Last year, Attorney General Jeff Sessions announced that the Department of Justice would not award law enforcement grants under the Edward Byrne Memorial Justice Assistance Grant Program to certain cities or states. Grants would no longer be given to those that refuse to share information on the status of unauthorized immigrants, refuse to give federal immigration agents access to state and local jails or prisons, and refuse to give the agents notice when they are about to release an immigrant whom agents had asked the state or locality to detain.
As law professor Ilya Somin has pointed out, “The main constitutional flaw in (the) policies is simple: only Congress has the power to spend money or impose conditions on federal grants to states.”
The simple fact is that Congress has never required JAG recipients to help enforce immigration law, implying that the purpose of those grants was not immigration enforcement but rather to aid state and local police in enforcing state and local laws.
The history behind the grant program confirms this implication. Far from a concern about immigrant criminals, Congress created the JAG program after local criminals murdered a New York City police officer who was protecting a Guyanese immigrant witness against them. The fact that Congress failed to authorize these restrictions has resulted in the Trump administration repeatedly losing challenges to the policy in court.
Even if the law did allow the administration to impose these restrictions, it should not do so. When the federal government gives grants to states and localities only to attempt to coerce them into doing what it wants, it undermines a critical component of federalism, which holds that local policies are determined by local elected officials, not by bureaucrats in Washington.
It was this principle that the Supreme Court articulated in its 2012 decision in the Obamacare case, NFIB v.
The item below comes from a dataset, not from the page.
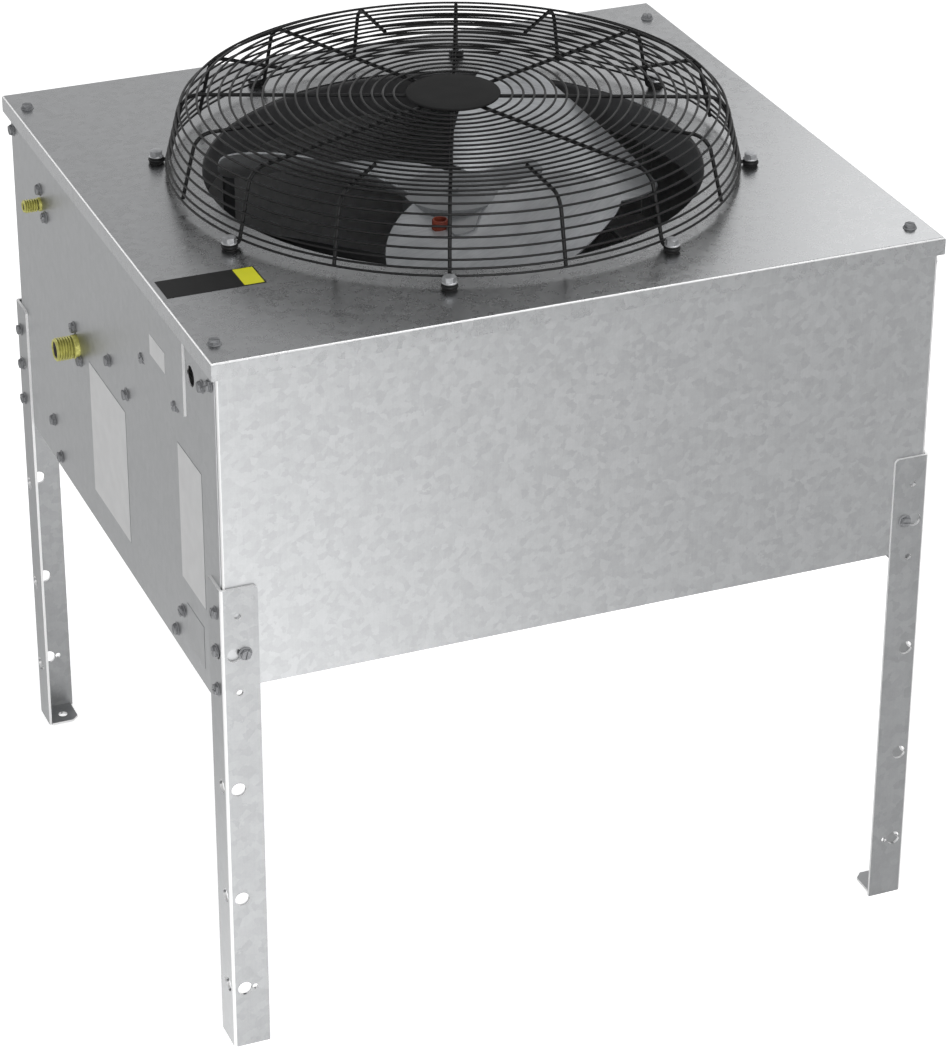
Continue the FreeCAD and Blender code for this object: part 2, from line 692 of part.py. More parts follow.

Sebelius, which found that Congress could not constitutionally take away all Medicaid funding from states if they did not expand Medicaid coverage. “Permitting the Federal Government to force the States to implement a federal program would threaten the political accountability key to our federal system,” it found.
Whether this much more limited coercion rises to this level of concern or not, the principles on which the American government was founded support the separation of federal and state policies. If local policy is to be changed, that change should happen without intrusion by the federal government.
For conservatives who favor this policy, they should remember that a more liberal Congress once attempted to require local sheriffs to enforce federal gun laws — a law that the Supreme Court also overturned. A strict separation protects local autonomy to the benefit of both sides.
The Trump administration feels that these principles — that Congress decides how to spend federal money and that states and localities decide how to spend theirs — are worth ignoring due to the threat from illegal immigrants. This is despite the fact that, as documented in a 2017 Cato Institute report, the Census Bureau figures show that unauthorized immigrant adults are half as likely to commit serious crimes and wind up behind bars than U.S.-born Americans of the same age.
In Texas, which has a high proportion of illegal immigrants and no sanctuary cities, the rate of arrest and conviction of illegal immigrants was well below that for U.S.-born adults for almost all serious crimes, including all violent crimes. Because illegal immigrants are less likely to commit crimes, illegal immigration actually reduces the rate of crime in places where they settle.
Still, some illegal immigrants do commit serious crimes, including murder. But all so-called sanctuary cities — even in California — do report immigrants convicted murder, rape and other violent felonies. It makes no sense for states and localities to spend their time targeting the nonviolent, noncriminal illegal immigrants if they are less likely to commit these crimes. That’s taking police time away from catching murderers and rapists — thousands of whom get away with their crimes every year.
The public safety basis for the Trump administration’s attack on sanctuary cities is baseless, and its attempt to remove law enforcement funds will not make these cities safer.